Secara spesifik, kata-kata ini juga dipakai dalam Injil-Injil Sinoptik yang sering dihubungkan dengan penyembahan.[5]  Dalam Matius 9:20, Yesus berkata kepada perempuan yang menjamah jubah-Nya: “Teguhkanlah hatimu, hai anak-ku, imanmu telah menyelamatkan engkau. Dari pengertian ini bisa saja iman Ayub dipahami sebagai imannya untuk memperoleh kesembuhan dari penyakitnya. Tetapi dalam pengertian yang lebih luas, dilukiskan juga dalam Injil-Injil ini. Markus mencatat perkataan Yesus “Tidak ada yang mustahil bagi orang percaya (Mrk. 9:23). Begitu juga Dia berkata bahwa seseorang akan melakukan pekerjaan besar, sekiranya manusia memiliki iman yang sejati yang walaupun hanya sebesar biji sesawi saja (Mat. 17:20; Luk. 17:6). Jelas Yesus menuntut iman yang tertuju kepada diri-Nya sendiri. Anthony Hoekma meringkaskan pengertian iman dalam Perjanjian Baru sebagai berikut:

Boleh kita katakan bahwa iman dalam pengertian Perjanjian Baru melibatkan penerimaan atas suatu rangkaian kebenaran yang didasarkan pada kesaksian para Rasul atau orang-orang lainnya yang menyebarkan kesaksian itu, dan suatu kepercayaan pribadi kepada Kristus sebagai juruselamat.[6]

 

Dari beberapa pengertian di atas, dapat disimpulkan pengertian iman baik menurut Perjanjian Lama maupun menurut Perjanjian Baru yaitu: Kehidupan yang mempercayai Allah dengan penuh penyerahan diri kepada Allah yang telah menyatakan diri dengan berbagai cara, yang pada puncaknya menyatakan diri melalui Yesus kristus. Kepada Allah yang menyatakan diri itu manusia menyandarkan seluruh kepercayaannya dan juga seluruh masa depannya, hidup berkarya dan melaksanankan ibadah di hadapan-Nya. Dalam hal ini termasuk di dalamnya kepercayaan atau kebersandaran (trust) dalam menghadapi masalah hidup.

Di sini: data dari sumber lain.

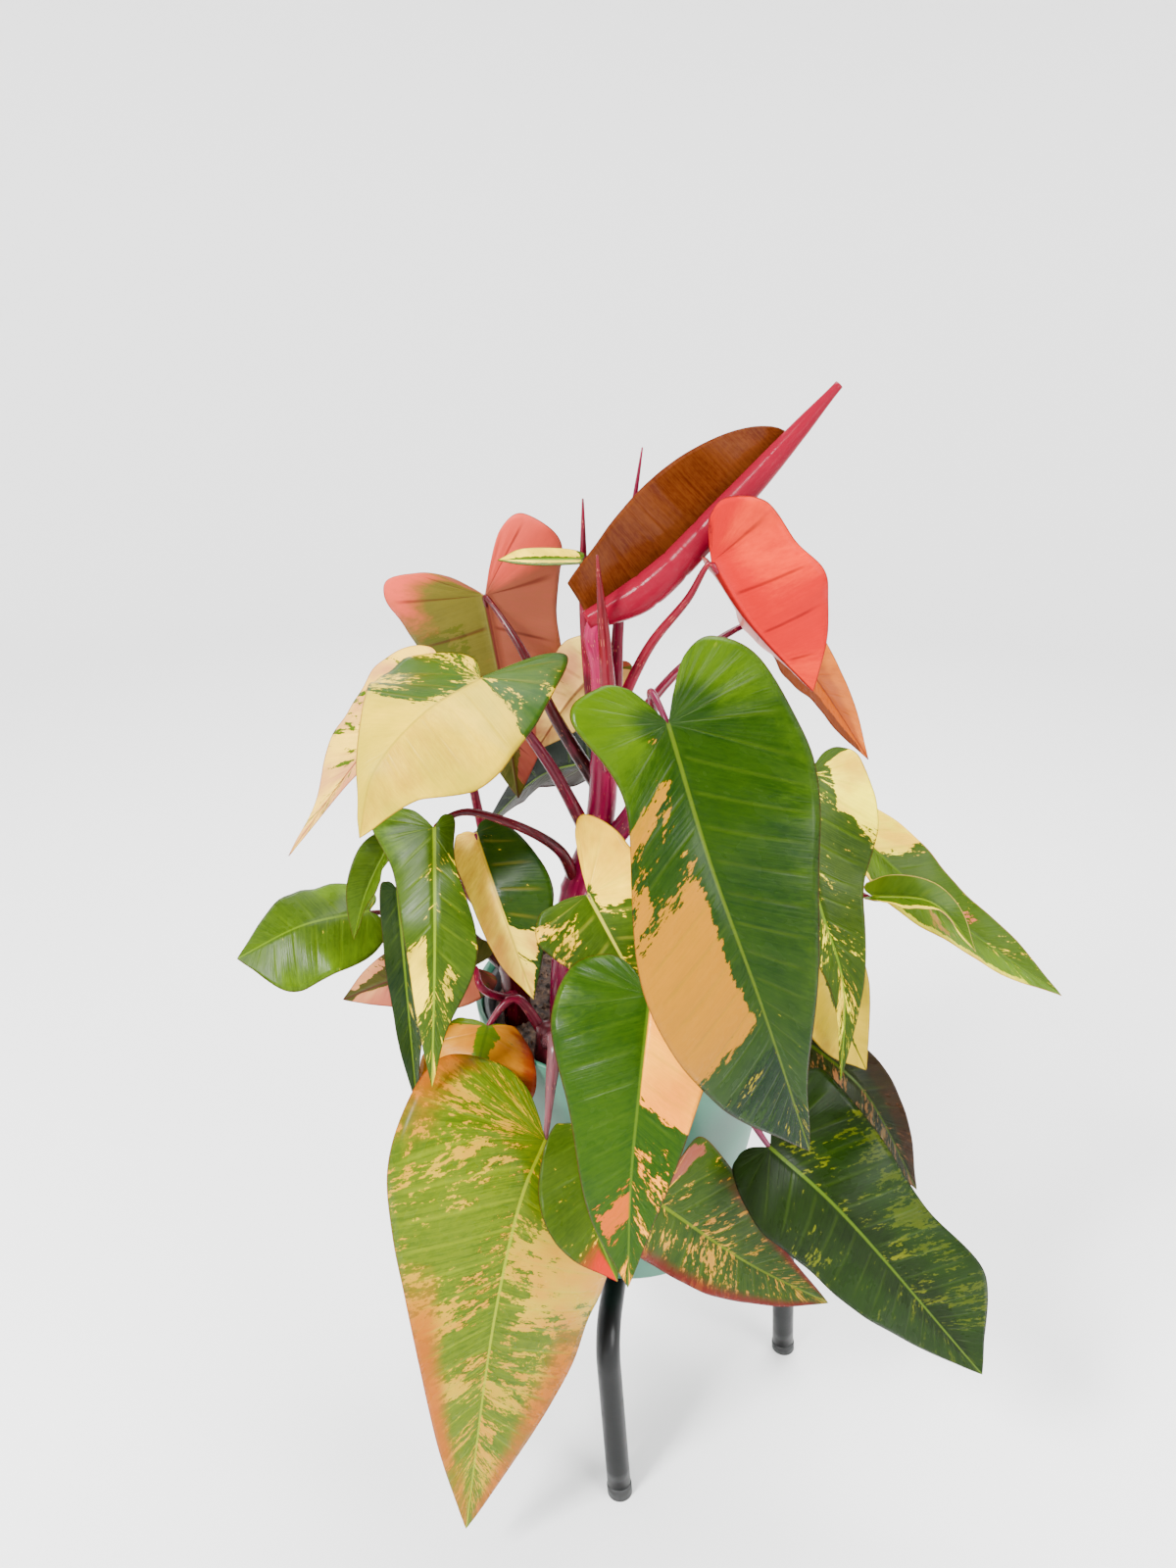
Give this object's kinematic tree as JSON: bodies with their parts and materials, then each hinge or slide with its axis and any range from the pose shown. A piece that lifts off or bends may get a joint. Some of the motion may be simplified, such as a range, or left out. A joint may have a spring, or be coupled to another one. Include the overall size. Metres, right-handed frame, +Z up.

[1] Benyamin B. Warfield, “Faith” dalam Samuel Craig, (ed), Biblical And Theologycal Studies, (Philadelphia: Presbitery and Reformed, 1952), 410-411.

[2] Anthony A. Hoekma, Diselamatkan oleh Anugerah, (Surabaya: Momentum, 2001), 190.

[3] William Dyrness, Tema-tema Dalam Teologi Perjanjian Lama, (Malang: Gandum Mas, 1999), 143.

[4] Ibid.

[5] J. D. Douglas, (peny.), Ensiklopedi Alkitab Masa Kini, Jilid 1: A-L, (Jakarta: Yayasan Komunikasi Bina Kasih/OMF, 1999), 432.

[6] Anthony A. Hoekma, Diselamatkan Oleh Anugerah, 189.